Jenny Wild

Peer and Jenny are two horsemen and best-selling authors from Germany, who teach people the natural way with horses. They got interested in Natural Horsemanship independent of each other (Peer in 2000, Jenny in 2004), but for the same reason: To look for solutions and a better interaction with horses. They also ended up at the same conclusion: a deeper understanding of the horse´s mind and soul is the best way of reaching your goals. So they kept on learning about it from countless clinics, books and videos. In the beginning their Horsemanship was shaped by Pat and Linda Parelli via some of their German instructors. In 2008 Silke Valentin, one of these instructors, put on a horse-musical they both participated in. There they met and fell in love. A year later they started teaching together and haven´t stopped since.

They extended their knowledge under the influence of new sources like Mark Rashid, Karen Rohlf, the French liberty master Jean-Francois Pignon, Academic Art of Riding founder Bent Branderup and last but not least Elsa Sinclair. The German version of her movie “Taming Wild” is dubbed by Jennys voice.

Listening to what horses have to say is one of Peer and Jenny´s biggest concerns. In their clinics and books they help people to better understand the horse and at the same time be more aware of one´s own behavior. They show their students in what ways they can work on themselves in order to develop a much more subtle and refined way of communicating. Both horses and humans greatly appreciate this kind of interaction, no matter what discipline or style of riding they prefer. 
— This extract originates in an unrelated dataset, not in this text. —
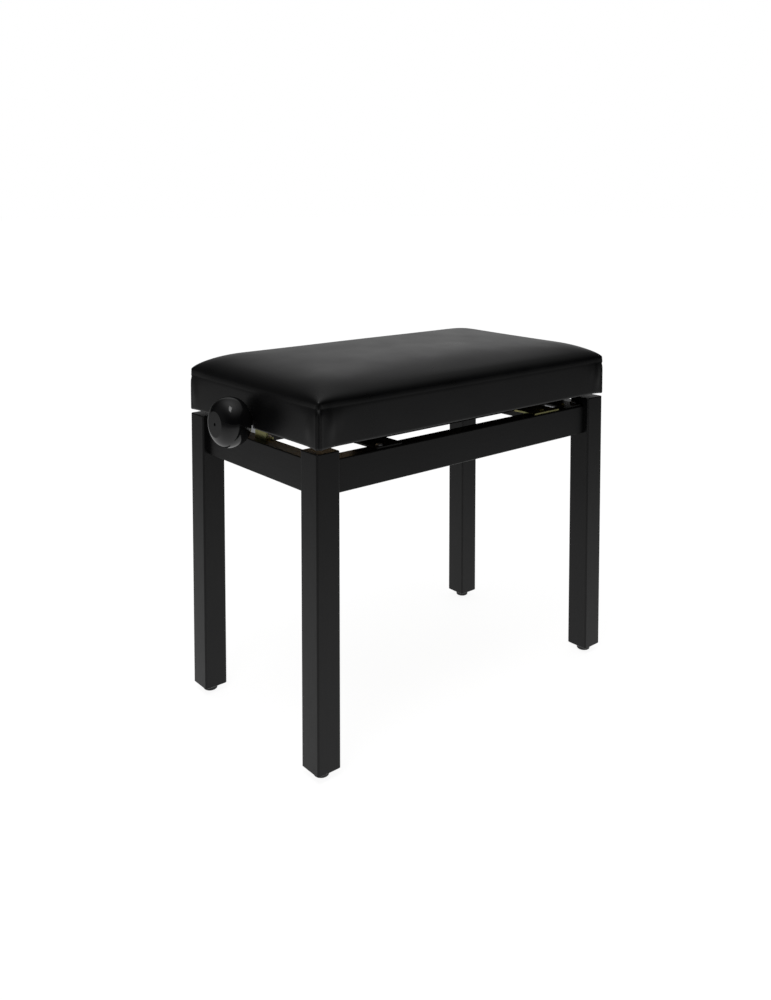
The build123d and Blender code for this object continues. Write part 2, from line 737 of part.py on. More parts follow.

Their approach is best described by a quote from the Australian horseman Ian Francis: “If you work on a horse, that horse gets better. If you work on yourself, every horse gets better.“

Jenny Wild

Jenny's 2021 Presentations

Giving Horses a Voice - Day 1

Horses constantly try to talk to their humans. Unfortunately they are often misunderstood or not even heard at all. Considering the horses´ effort to communicate with us, that is very sad and makes a mutual understanding rather difficult. In this video, we take a closer look at how we can translate the horses' words. Giving horses the voice they deserve is easier than you might think. It starts by giving them a simple choice of two words: “Yes” and “No”. Over time that will develop into more words, whole sentences and beautiful stories. Enjoy our important insights on this exciting topic.


Learning from Crisis - Day 2

The Corona crisis has turned the whole world upside down. Many people are afraid, because one of our most valuable goods is being taken away from us: our freedom. But as far as horses are concerned, we can use this as a chance and try to better understand how they feel all the time. After all we are depriving them of their freedom constantly. Not only because we confine them, but also because we make all the decisions for them: what food they eat, when and how they are ridden and many more. Maybe the crisis can sensitize us to that fact and motivate us to give something back to our horses. How? Find some inspiration in this video.
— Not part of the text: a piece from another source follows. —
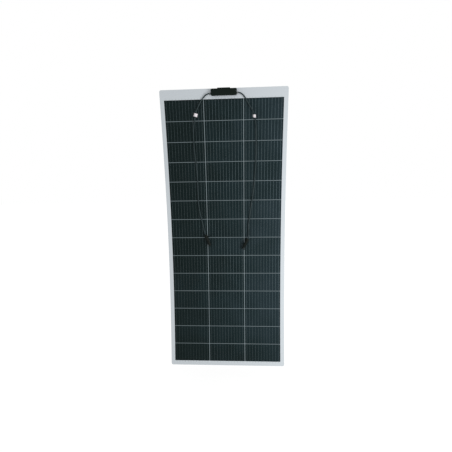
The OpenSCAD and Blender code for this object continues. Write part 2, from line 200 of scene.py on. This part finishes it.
def make_board():
    """White board under the clear film, for the border all round."""
    m = Tree("sheet_white")
    uv = m.coord("UV")
    broad = m.noise(uv, 3.0, 2)
    fine = m.noise(uv, 220.0, 3)
    white = m.ramp(m.math("ADD", m.math("MULTIPLY", broad, 0.7), m.math("MULTIPLY", fine, 0.3)),
                   [(0.3, (0.382, 0.412, 0.436)), (0.7, (0.404, 0.434, 0.456))])
    m.link(white, m.bsdf.inputs["Base Color"])
    m.link(m.ramp(fine, [(0.3, grey(0.36)), (0.7, grey(0.46))]), m.bsdf.inputs["Roughness"])
    m.set(spec=0.25)
    film_bump(m, uv)
    return m.mat


def make_strip_shade():
    """The narrow strips of board between the cells, given painted shade for the shade of the cell edges: darker painted
    shade between rows than between columns.
    """
    m = Tree("strip_painted_shade")
    uv = m.coord("UV")
    broad = m.noise(uv, 3.0, 2)
    # painted shade: the gaps get a much darker colour than the white board
    shade_between_columns = m.ramp(broad, [(0.3, (0.158, 0.194, 0.207)), (0.7, (0.186, 0.225, 0.239))])
    shade_between_rows = m.ramp(broad, [(0.3, (0.112, 0.140, 0.150)), (0.7, (0.132, 0.162, 0.173))])
    parts = m.node("ShaderNodeSeparateXYZ")
    m.link(uv, parts.inputs[0])
    off = m.math("ABSOLUTE", m.math("SUBTRACT", m.math("ABSOLUTE", parts.outputs[0]), 0.10625))
    m.link(m.mix(m.math("LESS_THAN", off, 0.0016), shade_between_rows, shade_between_columns), m.bsdf.inputs["Base Color"])
    m.link(m.ramp(broad, [(0.3, grey(0.38)), (0.7, grey(0.46))]), m.bsdf.inputs["Roughness"])
    m.set(spec=0.2)
    film_bump(m, uv)
    return m.mat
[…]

The 101 of Equine Communication – Four Pillars to Success - Day 2

When communicating with horses we tend to almost exclusively rely on the principals of conditioning: we train horses to connect signals (cues, aids, words, sounds etc.) to actions. And even though this is an essential part of communication, it is a very limited one. In the horse-world interaction is quite a bit more complex and flexible than that, which often leaves humans confused and discouraged. But here´s the good news: In this video we will teach you that there are only four basic building blocks you really need to know about, if you want to develop a natural, flexible and effective communication between you and your horse.